早在今年3月10日,我在北京与身兼全国人大代表及香港行政会议成员的史美伦茶聚,之前两天,即3月8日,汇丰控股的股价惨跌至33港元,其时供股之举未知能否成功。我对史美伦说:“如果撇开一切条条框框,你应该用60亿港元包销汇丰的供股。”
史美伦另两个头衔是汇丰的非执行董事兼副主席及大学教育资助委员会主席,刚从特区政府的手中接下180亿港元。这笔巨款是香港特区政府一次性批出的大学研究基金,将取代8家受资助大学每年5亿至6亿港元的拨款。这是史美伦参考了国外类似组织的做法后提出的建议,财政司司长曾俊华去年2月份已提出,但立法会拖了一年时间才批了下来。委员会还要用大约9个月的时间选秀,定下基金管理人,这笔巨款才能投入市场。
所以这180亿港元只能作为定期存款,每年收益只有2亿港元左右。我对史美伦说,如果这是我的钱,我一定会将三分之一的钱用来包销汇丰的供股,如果有股东不愿供股,基金便可用每股28港元的价格买下汇丰的股票。
史美伦笑着听我这“股评人士”的“大计”,看来也有同感,但她不可能这样做,第一是这笔钱还未能投入市场,此外她要避嫌,不仅不能建议基金买入汇丰,她自己也未持有汇丰的股票。
我很少沾手股票,只是进行中长线投资,2002年8月因为香港接近零息,故买入汇丰收息,至2007年10月开始减持,12月4日沽清。
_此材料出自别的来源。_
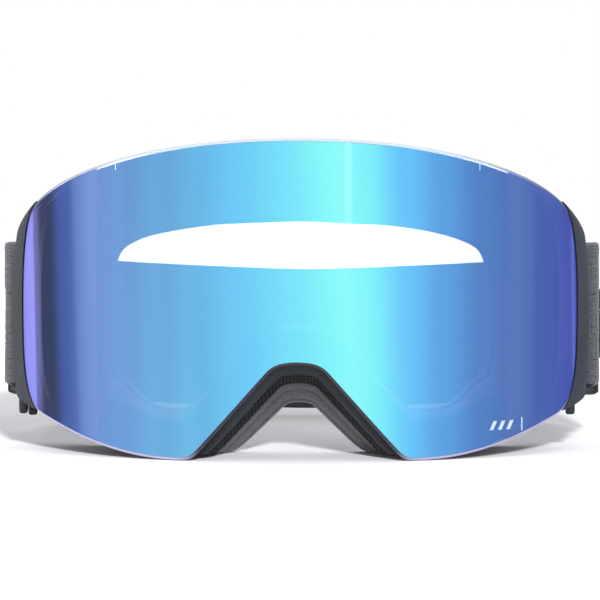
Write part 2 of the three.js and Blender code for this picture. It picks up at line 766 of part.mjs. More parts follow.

我也没有在今年3月买入汇丰正股或供股权,因为当时在北京忙于采访两会,忙完之后,汇丰股价已涨,故一直在观望其表现。
我本周一终于决定以64港元买入,虽然已错失了一轮上涨行情,但现在我更有信心——近期我接触了多位负责类似教育机构基金的负责人,他们不约而同地说现时没有什么稳健投资的选择,其中一个选择是在合适的价位买入汇丰。
香港股票市场的传统格言是“五穷六绝七翻身”及“圣诞钟,买汇丰”,但如今已不弹此调。热钱提前于五月集结于香港,六月仍未有撤退的迹象,现时资金流向难以捉摸,特别是一些来自内地的热钱,更是来得快走得也快,所以不排除汇丰短期内会随大盘调整。但我现时已定下逢低吸纳的投资策略,作为期三年的中长线投资部署。
现时全球大型商业银行绝大部分已变成“国企”,区别只在于是美国国企、英国国企还是中国国企而已。汇丰是极少数仍然存活但不受某国政府控制的国际银行,发展的空间最大。至于高居全球市值排名冠亚季军的中国工商银行、建设银行及中国银行,各项指标与汇丰相比仍有较大的差距,国企受到的掣肘当然也比真正的商业银行多。
现时大家都指望金砖四国拉动全球经济,汇丰早已在这几个重要的阵地落子,令笔者对其业务前景看高一线。